Glaze and team make important discoveries in medical historyEliza Glaze, associate professor of history, was part of an international team of scholars who may have reinvented the current understanding of medical manuscripts. In a gathering funded by the National Humanities Center and titled “Excavating Medicine in a Digital Age: Paleography and the Medical Book in the 12th-Century Renaissance,” scholars gathered from as far away as Australia, the Netherlands, Finland, Germany and Canada to examine the evidence for medical thought and writing in the late 11th- and 12th-century Europe.
This particular period was considered "because it was a pivotal moment in the history of Western medicine: the point when learned medical practitioners in Europe first began systematically to retrieve earlier Greek writings on medicine and to adopt the sophisticated medical theories and practices from the Islamic world," says Glaze. "This period laid the foundations for what would become scientific medicine in the West."

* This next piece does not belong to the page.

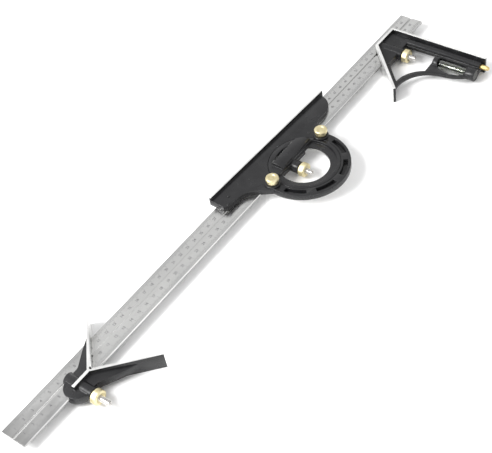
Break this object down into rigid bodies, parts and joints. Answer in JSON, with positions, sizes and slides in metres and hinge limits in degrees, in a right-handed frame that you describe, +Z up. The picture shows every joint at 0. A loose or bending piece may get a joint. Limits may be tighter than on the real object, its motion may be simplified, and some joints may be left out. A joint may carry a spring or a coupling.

One key was to combine the skills of historians (who know what the texts are) with those of paleographers, specialized scholars who study the history of books and the production of manuscript books. The other was to use the new digital technologies of image production and transfer to bring together a large enough body of data to allow systematic comparison of a wide population of material manuscript evidence.
“The high-quality digital images the group assembled in advance, studied individually, and then assessed collectively here at the Center are a tremendous resource that truly demands a more public airing. I look forward to seeing the publications to follow,” said Glaze.
The group is now exploring additional funding options from a range of international agencies to assess the feasibility of creating a sustainable Internet database of images, transcriptions, translations and research findings of more than 400 manuscripts preserving these and other medical important texts.